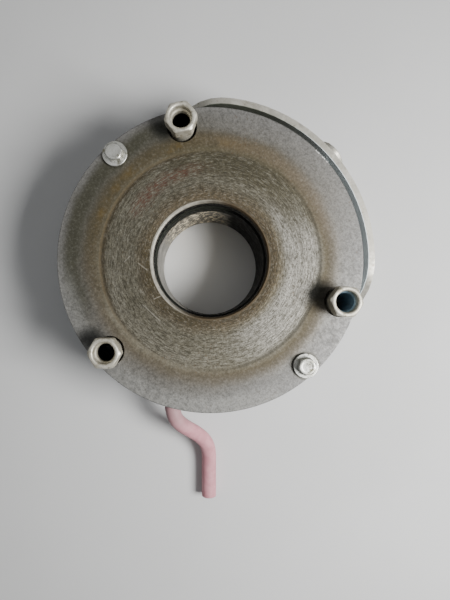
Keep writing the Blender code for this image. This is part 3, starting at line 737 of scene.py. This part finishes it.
def lathe(profile, steps, closed=True, shape=None):
    """A bmesh of (radius, height) points turned about Z, outer side first and downwards."""
    made = bmesh.new()
    rows = []
    for radius, height in profile:
        if radius == 0:
            rows.append([made.verts.new((0, 0, height))])
            continue
        ring = []
        for i in range(steps):
            angle = math.tau * i / steps
            reach = shape(radius, height, angle) if shape else radius
            ring.append(made.verts.new((reach * math.cos(angle), reach * math.sin(angle), height)))
        rows.append(ring)
    strips(made, rows, closed)
    return made


def hexagon(flats, softness, thread_top=0.0):
    """Limits a turned shape to a hexagon, and cuts a bolt's thread in it below a height."""

    def shape(radius, height, angle):
        total = 0.0
        for i in range(6):
            total += max(math.cos(angle - math.radians(30 + 60 * i)), 0.0) ** softness
        side = flats / 2 / total ** (1 / softness)
        reach = (radius**-softness + side**-softness) ** (-1 / softness)
        if height < thread_top and radius > BOLT_R - THREAD_DEPTH / 2:
            turn = height / THREAD_PITCH - angle / math.tau
            reach -= THREAD_DEPTH * (0.5 - 0.5 * math.cos(math.tau * turn))
        return reach

    return shape


def add_mesh(name, made, look):
    """A bmesh as an object with its look, shown in the scene."""
    mesh = bpy.data.meshes.new(name)
    made.to_mesh(mesh)
    made.free()
    if look:
        mesh.materials.append(look)
    obj = bpy.data.objects.new(name, mesh)
    bpy.context.scene.collection.objects.link(obj)
    return obj


def shade(obj, smooth):
    obj.data.shade_smooth()
    obj.data.set_sharp_from_angle(angle=math.radians(smooth))
    even = obj.modifiers.new("Even", "WEIGHTED_NORMAL")
    even.keep_sharp = True


def settle(obj, slot, body, *stands_for, smooth=35):
    """Shades a piece, sets it on its body and lets it stand for CAD nodes."""
    shade(obj, smooth)
    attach(obj, body)
    if stands_for:
        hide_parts(*stands_for)
    return obj


def moved(made, place):
    bmesh.ops.translate(made, verts=made.verts, vec=place)
    return made


def keep_modified(obj):
    bpy.context.view_layer.update()
    graph = bpy.context.evaluated_depsgraph_get()
    mesh = bpy.data.meshes.new_from_object(obj.evaluated_get(graph))
    obj.modifiers.clear()
    obj.data = mesh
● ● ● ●
● **Goal**:
Scan the material above for the string "scene" and report each line where you find it.

● **Answer to the problem**:
Keep writing the Blender code for this image. This is part 3, starting at line 737 of scene.py. This part finishes it.
    """A bmesh as an object with its look, shown in the scene."""
    bpy.context.scene.collection.objects.link(obj)